**EXERCISE GOAL**
Report each line of the data that includes the word "this".
- - -
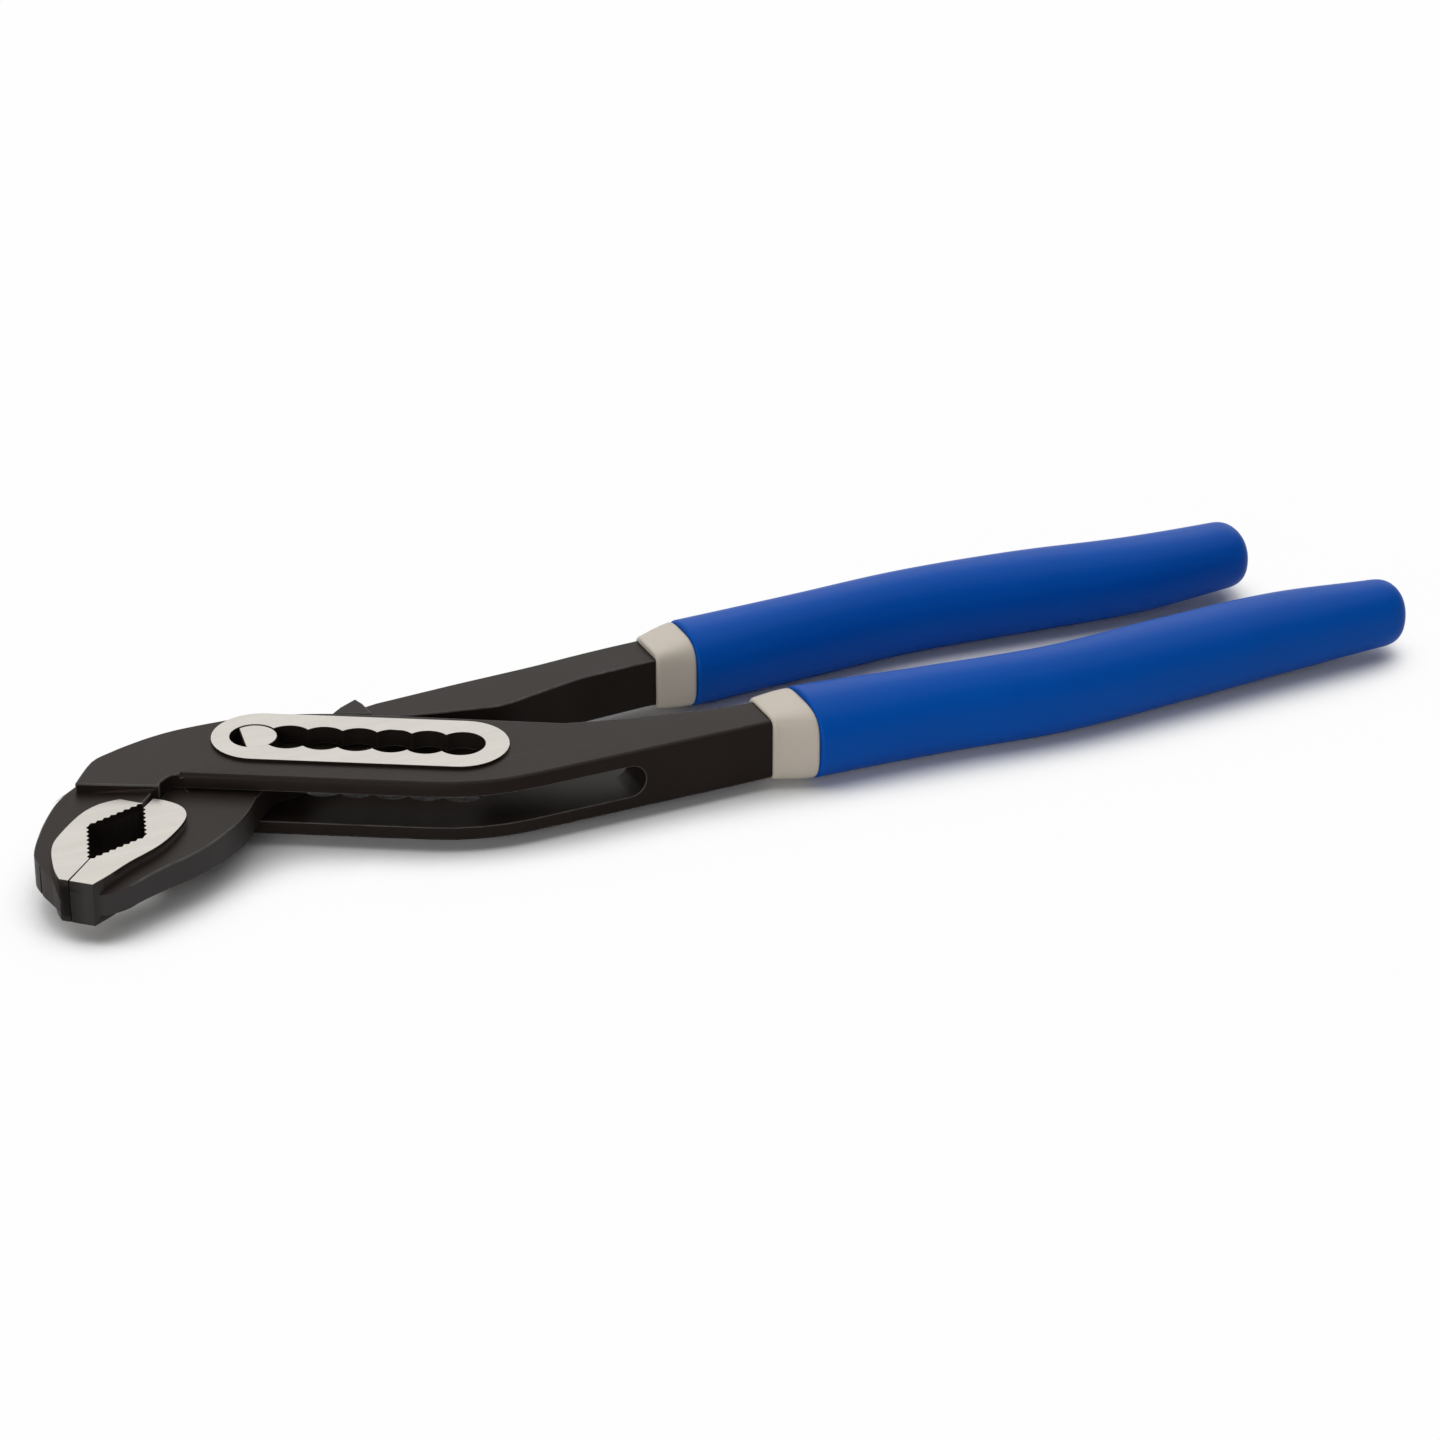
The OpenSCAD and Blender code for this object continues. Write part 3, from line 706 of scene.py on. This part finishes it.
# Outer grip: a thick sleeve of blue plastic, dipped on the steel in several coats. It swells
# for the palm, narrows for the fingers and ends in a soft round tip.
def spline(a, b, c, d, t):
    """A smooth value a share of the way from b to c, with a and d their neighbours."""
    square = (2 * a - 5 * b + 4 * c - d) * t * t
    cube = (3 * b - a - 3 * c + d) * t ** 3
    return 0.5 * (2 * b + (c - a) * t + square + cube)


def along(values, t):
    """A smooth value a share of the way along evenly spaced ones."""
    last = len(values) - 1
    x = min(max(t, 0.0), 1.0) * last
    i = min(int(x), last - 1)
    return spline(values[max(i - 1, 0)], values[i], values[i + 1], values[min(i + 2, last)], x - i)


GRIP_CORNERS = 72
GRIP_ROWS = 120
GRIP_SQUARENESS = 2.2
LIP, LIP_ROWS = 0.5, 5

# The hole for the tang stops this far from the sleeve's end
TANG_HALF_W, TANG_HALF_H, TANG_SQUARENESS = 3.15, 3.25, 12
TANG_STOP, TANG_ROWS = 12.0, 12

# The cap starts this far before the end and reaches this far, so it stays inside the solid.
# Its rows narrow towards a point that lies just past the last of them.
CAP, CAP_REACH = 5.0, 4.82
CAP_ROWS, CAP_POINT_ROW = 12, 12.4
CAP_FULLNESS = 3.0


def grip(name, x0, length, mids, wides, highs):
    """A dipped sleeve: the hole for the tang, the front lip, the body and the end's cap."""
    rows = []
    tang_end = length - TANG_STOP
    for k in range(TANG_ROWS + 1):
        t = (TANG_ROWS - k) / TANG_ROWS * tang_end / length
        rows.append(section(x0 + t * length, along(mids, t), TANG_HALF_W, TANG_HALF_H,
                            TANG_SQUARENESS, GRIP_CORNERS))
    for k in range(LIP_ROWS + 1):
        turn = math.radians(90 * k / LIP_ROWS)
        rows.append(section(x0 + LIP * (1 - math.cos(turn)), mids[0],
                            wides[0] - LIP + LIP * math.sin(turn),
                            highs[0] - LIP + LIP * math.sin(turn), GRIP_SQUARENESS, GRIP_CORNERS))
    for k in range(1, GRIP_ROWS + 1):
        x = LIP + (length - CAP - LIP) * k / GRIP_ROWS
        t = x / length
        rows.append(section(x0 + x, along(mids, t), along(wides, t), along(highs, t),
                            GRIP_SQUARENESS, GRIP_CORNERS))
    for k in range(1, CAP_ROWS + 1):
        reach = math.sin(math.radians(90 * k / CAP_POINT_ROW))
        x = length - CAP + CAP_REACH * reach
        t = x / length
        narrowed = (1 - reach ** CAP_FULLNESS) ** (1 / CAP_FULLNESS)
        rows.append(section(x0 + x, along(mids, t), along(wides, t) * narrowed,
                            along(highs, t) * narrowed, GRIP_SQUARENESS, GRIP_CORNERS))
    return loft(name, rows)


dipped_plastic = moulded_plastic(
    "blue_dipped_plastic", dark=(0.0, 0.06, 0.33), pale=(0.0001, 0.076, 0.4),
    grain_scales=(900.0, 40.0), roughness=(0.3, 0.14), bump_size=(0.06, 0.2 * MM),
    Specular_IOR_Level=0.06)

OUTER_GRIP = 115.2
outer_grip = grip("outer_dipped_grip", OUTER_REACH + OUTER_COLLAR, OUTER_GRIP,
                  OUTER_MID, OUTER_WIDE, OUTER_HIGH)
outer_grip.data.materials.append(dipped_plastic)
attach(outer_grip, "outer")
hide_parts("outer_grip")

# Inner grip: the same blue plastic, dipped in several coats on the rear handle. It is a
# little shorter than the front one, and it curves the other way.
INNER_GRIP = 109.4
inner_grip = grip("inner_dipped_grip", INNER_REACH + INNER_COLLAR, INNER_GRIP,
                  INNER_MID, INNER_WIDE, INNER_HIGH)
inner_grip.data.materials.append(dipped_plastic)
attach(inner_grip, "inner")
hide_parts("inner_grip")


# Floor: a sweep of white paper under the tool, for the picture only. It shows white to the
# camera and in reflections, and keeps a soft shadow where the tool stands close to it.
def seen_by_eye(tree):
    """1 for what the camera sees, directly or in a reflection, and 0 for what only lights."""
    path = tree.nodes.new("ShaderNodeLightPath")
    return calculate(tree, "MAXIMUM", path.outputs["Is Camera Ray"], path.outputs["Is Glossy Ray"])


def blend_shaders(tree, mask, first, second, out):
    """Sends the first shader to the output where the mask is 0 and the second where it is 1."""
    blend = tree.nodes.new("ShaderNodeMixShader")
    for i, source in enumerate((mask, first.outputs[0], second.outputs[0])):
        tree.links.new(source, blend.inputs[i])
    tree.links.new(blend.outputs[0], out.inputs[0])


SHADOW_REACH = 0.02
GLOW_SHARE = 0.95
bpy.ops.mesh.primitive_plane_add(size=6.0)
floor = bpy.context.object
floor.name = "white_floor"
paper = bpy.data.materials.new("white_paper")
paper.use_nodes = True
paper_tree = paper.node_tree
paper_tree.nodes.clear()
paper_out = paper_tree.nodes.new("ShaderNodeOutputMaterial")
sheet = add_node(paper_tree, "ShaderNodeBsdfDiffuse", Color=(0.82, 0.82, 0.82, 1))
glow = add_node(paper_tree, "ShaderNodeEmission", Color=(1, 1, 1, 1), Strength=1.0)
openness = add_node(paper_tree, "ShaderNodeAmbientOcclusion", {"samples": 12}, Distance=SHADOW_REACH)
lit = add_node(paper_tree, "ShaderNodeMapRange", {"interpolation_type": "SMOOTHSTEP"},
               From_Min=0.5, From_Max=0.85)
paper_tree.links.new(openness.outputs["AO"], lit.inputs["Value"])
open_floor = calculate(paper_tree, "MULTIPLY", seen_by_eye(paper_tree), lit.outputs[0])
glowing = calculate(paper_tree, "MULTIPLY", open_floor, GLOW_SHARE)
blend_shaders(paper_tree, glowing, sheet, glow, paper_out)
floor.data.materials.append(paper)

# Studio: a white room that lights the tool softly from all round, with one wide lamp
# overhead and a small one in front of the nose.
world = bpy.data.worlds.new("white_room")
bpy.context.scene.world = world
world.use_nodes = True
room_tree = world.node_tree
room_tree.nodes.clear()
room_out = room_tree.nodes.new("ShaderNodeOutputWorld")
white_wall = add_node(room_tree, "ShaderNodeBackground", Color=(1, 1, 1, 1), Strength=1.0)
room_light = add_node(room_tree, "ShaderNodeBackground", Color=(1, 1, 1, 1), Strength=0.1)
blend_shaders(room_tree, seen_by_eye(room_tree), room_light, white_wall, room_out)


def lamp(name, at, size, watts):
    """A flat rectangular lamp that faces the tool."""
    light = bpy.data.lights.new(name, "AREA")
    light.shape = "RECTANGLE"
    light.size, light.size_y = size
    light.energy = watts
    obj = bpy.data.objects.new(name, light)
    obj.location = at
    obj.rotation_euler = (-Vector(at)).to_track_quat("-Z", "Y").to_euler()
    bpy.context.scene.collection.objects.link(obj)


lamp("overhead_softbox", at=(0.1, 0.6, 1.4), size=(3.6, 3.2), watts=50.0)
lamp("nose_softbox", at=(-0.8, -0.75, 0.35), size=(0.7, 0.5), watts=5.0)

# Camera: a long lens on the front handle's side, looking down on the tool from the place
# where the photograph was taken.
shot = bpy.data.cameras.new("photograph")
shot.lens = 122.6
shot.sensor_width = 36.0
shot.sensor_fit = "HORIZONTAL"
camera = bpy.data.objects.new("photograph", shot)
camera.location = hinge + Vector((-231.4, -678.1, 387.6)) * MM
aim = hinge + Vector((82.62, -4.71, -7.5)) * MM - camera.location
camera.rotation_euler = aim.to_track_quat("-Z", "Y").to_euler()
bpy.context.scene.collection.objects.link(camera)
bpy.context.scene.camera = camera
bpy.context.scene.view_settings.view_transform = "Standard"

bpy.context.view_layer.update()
- - -
**IN RESPONSE**
The OpenSCAD and Blender code for this object continues. Write part 3, from line 706 of scene.py on. This part finishes it.
# The hole for the tang stops this far from the sleeve's end
# The cap starts this far before the end and reaches this far, so it stays inside the solid.